— Available data —
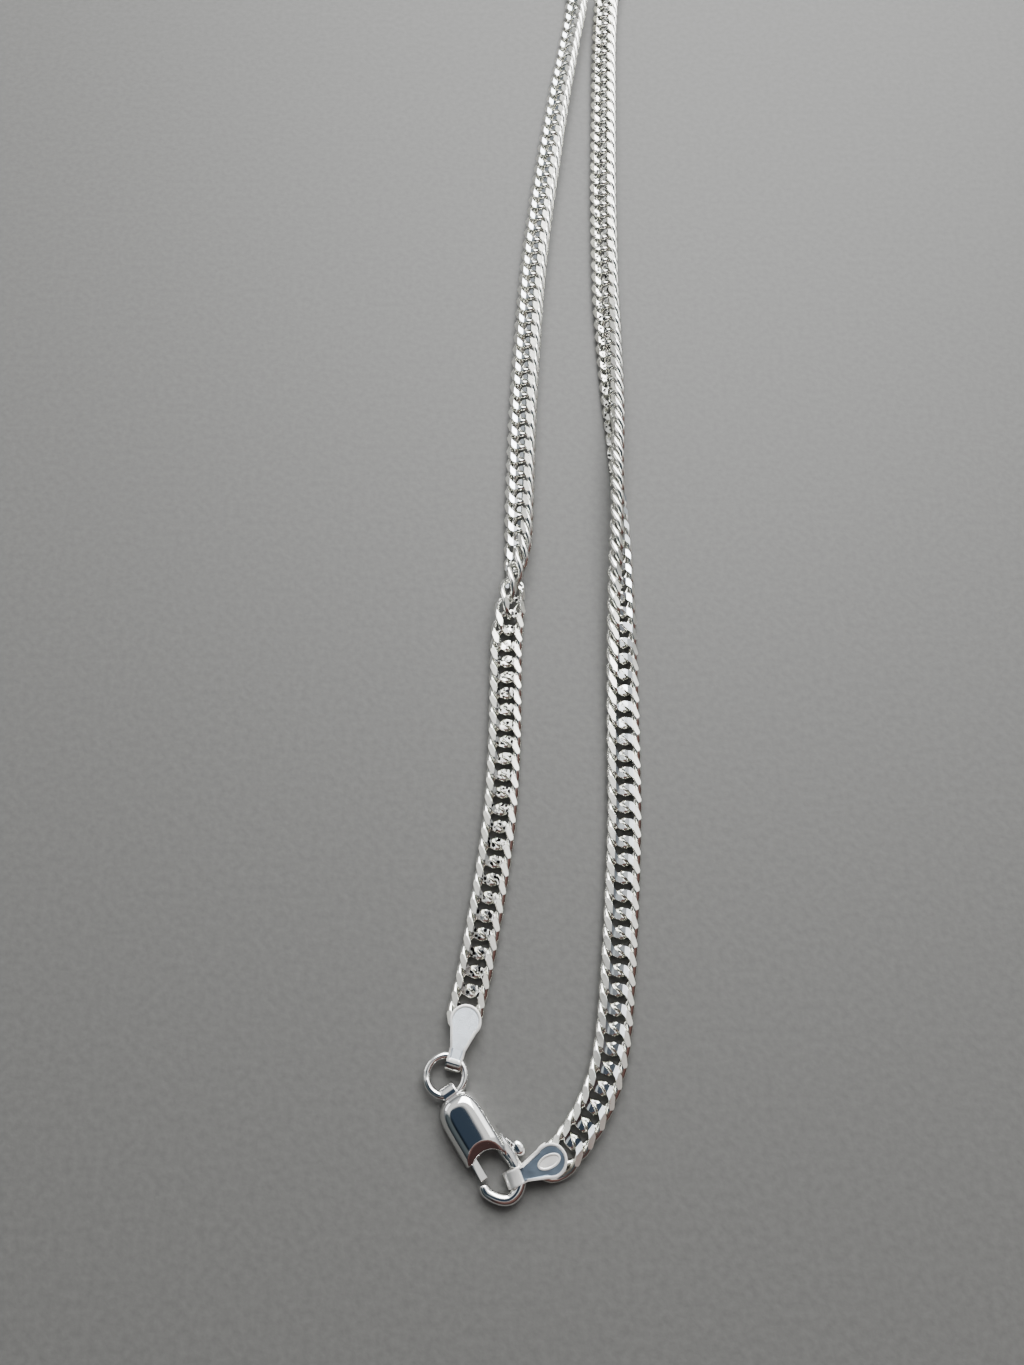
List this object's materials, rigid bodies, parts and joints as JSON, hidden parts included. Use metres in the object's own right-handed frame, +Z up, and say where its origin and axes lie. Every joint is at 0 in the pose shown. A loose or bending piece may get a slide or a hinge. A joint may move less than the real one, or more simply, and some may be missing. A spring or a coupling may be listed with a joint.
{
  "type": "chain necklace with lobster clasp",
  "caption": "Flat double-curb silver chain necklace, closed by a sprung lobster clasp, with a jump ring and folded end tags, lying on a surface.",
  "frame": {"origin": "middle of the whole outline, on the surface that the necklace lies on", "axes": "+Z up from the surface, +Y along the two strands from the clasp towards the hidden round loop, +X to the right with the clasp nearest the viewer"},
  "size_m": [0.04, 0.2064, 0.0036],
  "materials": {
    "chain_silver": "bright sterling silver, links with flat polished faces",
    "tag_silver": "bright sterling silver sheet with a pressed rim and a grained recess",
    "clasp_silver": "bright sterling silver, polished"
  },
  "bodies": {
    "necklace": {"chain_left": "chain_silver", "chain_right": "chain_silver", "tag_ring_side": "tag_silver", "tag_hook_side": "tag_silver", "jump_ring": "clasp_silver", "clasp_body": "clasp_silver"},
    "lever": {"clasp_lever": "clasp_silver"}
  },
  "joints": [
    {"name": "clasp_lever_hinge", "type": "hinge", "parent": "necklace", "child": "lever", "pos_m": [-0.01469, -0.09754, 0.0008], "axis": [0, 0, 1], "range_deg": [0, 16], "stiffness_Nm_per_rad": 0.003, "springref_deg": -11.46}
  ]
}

— Objective —
Go through the listing above and pull out each line containing the word "materials".

— Response to this exercise —
List this object's materials, rigid bodies, parts and joints as JSON, hidden parts included. Use metres in the object's own right-handed frame, +Z up, and say where its origin and axes lie. Every joint is at 0 in the pose shown. A loose or bending piece may get a slide or a hinge. A joint may move less than the real one, or more simply, and some may be missing. A spring or a coupling may be listed with a joint.
  "materials": {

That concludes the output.